As the years went by, I spent a lot of time working on myself by myself. I was still ill with Chronic Fatigue, and trying to work out how on earth to keep myself afloat. There was still an awful lot wrong with me, and I was still trying to work out how to get better. I had already had a great deal of help for free but couldn’t keep doing that, and couldn’t afford to pay for help from others, so DIY was what I got to do.

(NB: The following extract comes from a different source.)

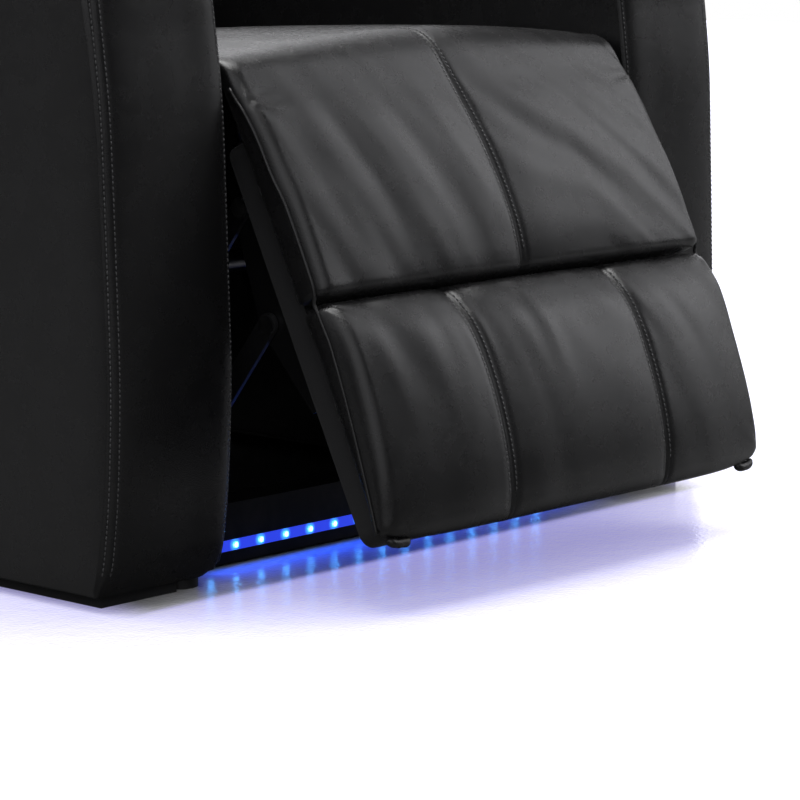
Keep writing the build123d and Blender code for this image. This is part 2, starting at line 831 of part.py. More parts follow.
def footrest_bracket():
    """Sheet bracket on the back of the board, with a flange, that carries three of the pivots."""
    hinge = (0, 0)
    middle = (bracket_far_along / 2, -bracket_far_behind / 2)
    far = (bracket_far_along, -bracket_far_behind)
    back_face = board_front - board_thickness
    lobe = bracket_lobe_radius
    web = make_face(
        Polyline(
            (0, lobe),
            (bracket_flange_low, back_face),
            (bracket_flange_high, back_face),
            (bracket_flange_high, back_face - lobe),
            (far[0], far[1] - lobe),
            (0, -lobe),
            close=True,
        )
    )
    for place in (hinge, far):
        web += disc_shape(place, 2 * lobe)
    if back_face < lobe:
        trim = Pos((board_low + board_high) / 2, back_face + lobe) * Rectangle(
            board_high - board_low + cut_overrun, 2 * lobe
        )
        web -= trim
    solid = extrude(leg_plane(bracket_out) * web, amount=link_thickness)
    flange = Pos(
        (bracket_flange_low + bracket_flange_high) / 2, back_face - bracket_flange_thickness / 2
    ) * Rectangle(bracket_flange_high - bracket_flange_low, bracket_flange_thickness)
    solid += extrude(leg_plane(bracket_in) * flange, amount=bracket_flange_width)
    hinge_pin = pin_parts((hinge_place, hinge_height), bracket_out, plate_in, plate_out)
    solid += hinge_pin
    for place in (middle, far):
        spot = leg_point(0, place[0], place[1])
        solid += pin_parts((spot.Y, spot.Z), bracket_out, cross_in, cross_out)
    return solid


def pin_parts(place, seat, hole_low, hole_high):
    """Rivet that stands on a sheet face at seat, passes a hole and ends in a head. Low to high is outwards."""
    head_face = hole_high + rivet_head_gap
    head_top = head_face + rivet_head_height
    collar = rod(place, collar_diameter, seat, hole_low - rivet_head_gap)
    shank = rod(place, rivet_diameter, seat, head_top)
    return collar + shank + rod(place, rivet_head_diameter, head_face, head_top)


def inward_pin_parts(place, seat, hole_high, hole_low):
    """The same rivet pointing to the middle of the chair."""
    head_face = hole_low - rivet_head_gap
    head_top = head_face - rivet_head_height
    collar = rod(place, collar_diameter, hole_high + rivet_head_gap, seat)
    shank = rod(place, rivet_diameter, head_top, seat)
    return collar + shank + rod(place, rivet_head_diameter, head_top, head_face)


def board_screws():
    screws = []
    back_face = board_front - board_thickness - bracket_flange_thickness
    for _, side in sides:
        for index in range(board_screw_count):
            share = (index + 1 / 2) / board_screw_count
            along = bracket_flange_low + (bracket_flange_high - bracket_flange_low) * share
            x = side * (bracket_in - bracket_flange_width / 2)
            screws.append(
                extrude(
                    Plane(origin=leg_point(x, along, back_face), z_dir=(0, leg_cos, -leg_sin))
                    * Circle(board_screw_diameter / 2),
                    amount=board_screw_height,
                )
            )
    return Compound(children=screws)


def add_leg_rest(nodes):
    depth = (board_front - board_thickness, board_front)
    nodes["footrest_board"] = leg_block(board_half_width, (board_low, board_high), depth, board_corner_radius)
    nodes["calf_pad"] = calf_pad()
    nodes["foot_pad"] = foot_pad()
    bracket = footrest_bracket()
    nodes["left_footrest_bracket"] = bracket
    nodes["right_footrest_bracket"] = mirrored(bracket)
    nodes["board_screws"] = board_screws()


# Links

def row_link(cross_steps, row_steps):
    """Link that turns with the leg rest: long when it spans two steps, a crank when it spans one."""
    start = lattice_point(cross_steps, 0)
    end = lattice_point(cross_steps, row_steps)
    solid = sheet(bar_shape(start, end, link_width), link_in, link_out)
    solid += pin_parts(start, link_out, plate_in, plate_out)
    for step in range(1, row_steps + 1):
        solid += inward_pin_parts(lattice_point(cross_steps, step), link_in, cross_out, cross_in)
    return solid


def cross_link(row_steps, first_step, last_step):
    """Link that keeps its direction. It has plain holes for the rivets of its neighbours."""
    start = lattice_point(first_step, row_steps)
    end = lattice_point(last_step, row_steps)
    shape = bar_shape(start, end, link_width)
    for step in range(first_step, last_step + 1):
        shape -= disc_shape(lattice_point(step, row_steps), rivet_diameter + 2 * rivet_clearance)
    return sheet(shape, cross_in, cross_out)


def add_links(nodes):
    pieces = {
        "long_link": row_link(1, 2),
        "crank_link": row_link(2, 1),
        "cross_link": cross_link(1, 0, 2),
        "front_link": cross_link(2, 0, 1),
    }
    for name, solid in pieces.items():
        nodes["left_" + name] = solid
        nodes["right_" + name] = mirrored(solid)
    nodes["torque_shaft"] = rod(lattice_point(2, 0), torque_shaft_diameter, -link_in, link_in)


# Drive

def add_drive(nodes):
    shaft = lattice_point(2, 0)
    running = torque_shaft_diameter + 2 * rivet_clearance
    box_x = (motor_low + link_thickness, motor_low + link_thickness + gearbox_width)
    box_y = (shaft[0] - gearbox_size / 2, shaft[0] + gearbox_size / 2)
    box_z = (shaft[1] - gearbox_size / 2, shaft[1] + gearbox_size / 2)
    box = block(box_x, box_y, box_z)
    box = fillet(box.edges().filter_by(Axis.X), gearbox_corner_radius)
    middle = (box_x[0] + box_x[1]) / 2
    turn = Pos(middle, box_y[1], shaft[1]) * Rot(-90, 0, 0)
    can = turn * Pos(0, 0, motor_length / 2) * Cylinder(motor_diameter / 2, motor_length)
    cap_place = turn * Pos(0, 0, motor_length + motor_cap_length / 2)
    cap = cap_place * Cylinder(motor_cap_diameter / 2, motor_cap_length)
    bore = rod(shaft, running, box_x[0] - cut_overrun, box_x[1] + cut_overrun)
    nodes["gear_motor"] = box + can + cap - bore
    foot_height = rail_floor_gap + 2 * rail_sheet + bracket_width / 2
    foot = (front_cross_place + rail_sheet + bracket_width / 2, foot_height)
    shape = bar_shape(foot, shaft, bracket_width)
    shape -= disc_shape(shaft, torque_shaft_diameter + 2 * layer_gap)
    nodes["motor_bracket"] = sheet(shape, motor_low, motor_low + link_thickness)


# Back

def back_cushion(low, high, front, crown):
    """Cushion of the back with drawn-in sides and a full middle."""
    edge = back_half_width
    corner = cushion_corner
    slices = [
        (0, 0, 0),
        (edge / 2, 0, 0),
        (edge - corner, 0, cushion_shoulder_drop),
        (edge, cushion_pinch, cushion_edge_drop),
    ]
    places = [(x, inset, drop, share) for (x, inset, drop), share in zip(slices, cushion_crown_shares)]
    across = [(-x, *rest) for x, *rest in reversed(places[1:])] + places
    sections = []
    for x, inset, drop, share in across:
        front_face = front - drop
        sections.append(
            pad_section(
                back_point, x, low + inset, high - inset, back_side_front, front_face, front_face,
                crown * share, corner,
            )
        )
    return loft(sections)


def add_back(nodes):
    half_depth = upright_depth / 2
    out = plate_in - upright_gap
    shape = Pos((upright_low + upright_high) / 2, 0) * Rectangle(upright_high - upright_low, upright_depth)
    upright = extrude(back_plane(out - upright_width) * shape, amount=upright_width)
    pin_place = (back_hinge_place, back_hinge_height)
    collar = rod(pin_place, back_pin_head_diameter, out, plate_in - rivet_head_gap)
    shank = rod(pin_place, back_pin_diameter, out, plate_out + rivet_head_gap + rivet_head_height)
    head = rod(
        pin_place, back_pin_head_diameter, plate_out + rivet_head_gap,
        plate_out + rivet_head_gap + rivet_head_height,
    )
    upright = upright + collar + shank + head
    nodes["left_back_upright"] = upright
    nodes["right_back_upright"] = mirrored(upright)
    inside = out - upright_width
    nodes["back_top_rail"] = back_block(
        (-inside, inside), (upright_high - top_rail_height, upright_high), (-half_depth, half_depth)
    )
    board_half = back_half_width - back_board_side_inset
    nodes["back_board"] = back_block(
        (-board_half, board_half),
        (back_board_low, back_board_high),
        (half_depth, half_depth + back_board_thickness),
    )
    depth = (-half_depth - back_rear_thickness, -half_depth)
    rear = back_block((-back_half_width, back_half_width), (back_rear_low, back_rear_high), depth)
    rear = fillet(rear.edges().filter_by(Axis((0, 0, 0), back_plane(0).y_dir)), back_rear_corner)
    tongue_half = plate_in - back_tongue_gap
    tongue_top = back_rear_low + back_rear_corner
    tongue = back_block((-tongue_half, tongue_half), (back_tongue_low, tongue_top), depth)
    nodes["back_rear_panel"] = rear + tongue
    side_x = (back_half_width - back_side_thickness, back_half_width)
    side_top = back_rear_high - back_rear_corner - back_top_thickness
    side = back_block(side_x, (back_board_low, side_top), (-half_depth, back_side_front))
    nodes["back_side_panels"] = Compound(children=[side, mirrored(side)])
    nodes["back_top_panel"] = back_block(
        (-back_half_width, back_half_width), (side_top, side_top + back_top_thickness),
        (-half_depth, back_side_front),
    )
    upper_low = lumbar_high + cushion_gap
    pillow_low = upper_high + cushion_gap
    nodes["lumbar_cushion"] = back_cushion(lumbar_low, lumbar_high, lumbar_front, lumbar_crown)
    nodes["upper_back_cushion"] = back_cushion(upper_low, upper_high, upper_front, upper_crown)
    nodes["head_pillow"] = back_cushion(pillow_low, pillow_high, pillow_front, pillow_crown)


# Control

def add_control(nodes):
    face = -seat_half
    y = (switch_place - switch_length / 2, switch_place + switch_length / 2)
    z = (switch_height - switch_width / 2, switch_height + switch_width / 2)
    plate = block((face, face + switch_thickness), y, z)
    plate = fillet(plate.edges().filter_by(Axis.X), switch_corner_radius)
    for name, step in (("open_button", -1), ("close_button", 1)):
        middle = switch_place + step * button_pitch / 2
        cap_y = (middle - button_length / 2, middle + button_length / 2)
        cap_z = (switch_height - button_width / 2, switch_height + button_width / 2)
        hole_y = (cap_y[0] - button_gap, cap_y[1] + button_gap)
        hole_z = (cap_z[0] - button_gap, cap_z[1] + button_gap)
        plate -= block((face - cut_overrun, face + switch_thickness + cut_overrun), hole_y, hole_z)
        cap = block((face - button_flange, face + switch_thickness + button_proud), cap_y, cap_z)
        flange = block(
            (face - button_flange - button_flange_thickness, face - button_flange),
            (cap_y[0] - button_flange, cap_y[1] + button_flange),
            (cap_z[0] - button_flange, cap_z[1] + button_flange),
        )
        nodes[name] = cap + flange
    nodes["switch_plate"] = plate


def build():
    nodes = {}
    add_arms(nodes)
    add_floor_glides(nodes)
    add_base_frame(nodes)
    add_lights(nodes)
    add_rear_panel(nodes)
    nodes["seat_cushion"] = seat_cushion()
    nodes["seat_webbing"] = seat_webbing()
    add_leg_rest(nodes)
    add_links(nodes)
    add_drive(nodes)
    add_back(nodes)
    add_control(nodes)
    return nodes


def origin_shift(nodes):
    """Move that puts the middle of the chair's footprint on the origin."""
    boxes = [solid.bounding_box() for solid in nodes.values()]
    low = min(box.min.Y for box in boxes)
    high = max(box.max.Y for box in boxes)
    return Pos(0, -(low + high) / 2, 0)


if __name__ == "__main__":
    os.makedirs("parts", exist_ok=True)
    chair = build()
    shift = origin_shift(chair)
    for name, solid in chair.items():
        export_step(shift * solid, os.path.join("parts", name + ".step"))
    print("moved along Y by", round(shift.position.Y, 3))
    print("pieces", len(chair))
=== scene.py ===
import json
import math

import bmesh
import bpy
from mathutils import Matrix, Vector, noise


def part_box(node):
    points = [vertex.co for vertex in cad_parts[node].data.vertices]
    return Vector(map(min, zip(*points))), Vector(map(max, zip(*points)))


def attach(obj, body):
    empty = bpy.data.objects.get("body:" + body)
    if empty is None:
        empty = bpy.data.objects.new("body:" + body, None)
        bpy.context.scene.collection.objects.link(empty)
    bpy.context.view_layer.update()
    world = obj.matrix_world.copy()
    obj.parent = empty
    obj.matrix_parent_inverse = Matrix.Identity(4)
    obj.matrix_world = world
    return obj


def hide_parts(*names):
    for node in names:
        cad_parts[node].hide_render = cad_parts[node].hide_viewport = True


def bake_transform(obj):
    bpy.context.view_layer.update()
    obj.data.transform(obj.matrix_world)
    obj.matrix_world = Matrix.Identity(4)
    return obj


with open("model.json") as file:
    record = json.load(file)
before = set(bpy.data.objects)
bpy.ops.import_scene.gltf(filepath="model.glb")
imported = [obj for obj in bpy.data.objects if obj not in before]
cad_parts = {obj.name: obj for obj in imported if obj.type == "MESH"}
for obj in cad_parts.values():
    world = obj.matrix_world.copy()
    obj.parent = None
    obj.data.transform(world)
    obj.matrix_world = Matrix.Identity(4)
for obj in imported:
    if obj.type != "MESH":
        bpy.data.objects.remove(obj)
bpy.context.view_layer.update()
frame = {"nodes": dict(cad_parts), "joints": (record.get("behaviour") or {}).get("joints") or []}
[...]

Besides, it helped me relax as nothing else could, and I loved it. It is a way of ‘tracking/stalking’ myself, and I found it fascinating and absorbing, and really, it gave me hope; I knew no other way of beating this illness, and I was hunting down the ‘hidden advantages’, which Jon taught us about as part of the course. He felt strongly that getting rid of or ‘busting’ all the secondary gains would result in better health, and this has been true for me.

I eventually noticed with trying to goal-set that I was often better off starting from what I didn’t want in the absence of any idea of what I did want. It would end up as a ‘see-saw’ or a ‘dance’ as I went from one side to the other developing the concepts and building up a ‘feeling picture’.

Then from reading Byron Katie’s books, I learnt about ‘turning it around’ and started to do this to what I wanted to complain about (aka ‘judge thy neighbour’). This concept was familiar to me as the question ‘how am I that thing (that I disapprove of)?’, however Katie gives a much better ‘handle’ on it. When I combined this with the clearing timeline that Jon used, I began to find that I had done to others in a previous life exactly what I most complained about in this one. It was through these ideas and experiences that I began to formulate the Mirror Laws.

From reading about the MBTI, I began to realize that the ‘values’ questions that Jon used to start the process of ‘looking’ didn’t work that well for me, and in fact work better when tailored to the person’s MBTI category of Perceiver/Stalker or Judger/Dreamer.

I also modified the goal-setting and the T/L scripts to run together, and found that if I had done the 1st set of opposites (the AO1s) properly and thoroughly the script would ‘run’ well, and I would get a great deal out of it. The AO2 would ‘lock’ that process in, and so I trundled on. Eventually, I learned to address every single concern that crashed around in my head by using this method, and what I learned in the process is what I am writing about here. Once I had this method in place, and had practiced it over and over, and seen the results which I liked so much, it gave me more reason to trust that I could handle whatever turned up in my life. Thus, I could learn to ‘trust life’ and allow and enjoy, and there’s always more to see.

I tried to tell people about this tool but found that I could not explain it sufficiently in the face of so many ‘normal’ beliefs about Life and what it’s for. After all, most people would prefer to take no notice of these beliefs accepting them as ‘givens’ and ‘that’s how it is’. Only an idiot would question such things. Most people who knew me thought that I had had a large dose of luck.

Eventually I realized that if I wanted others to know about this tool, then I had to write about it. Hopefully, if I explain it sufficiently, people will be able to learn it and use it for themselves as they wish.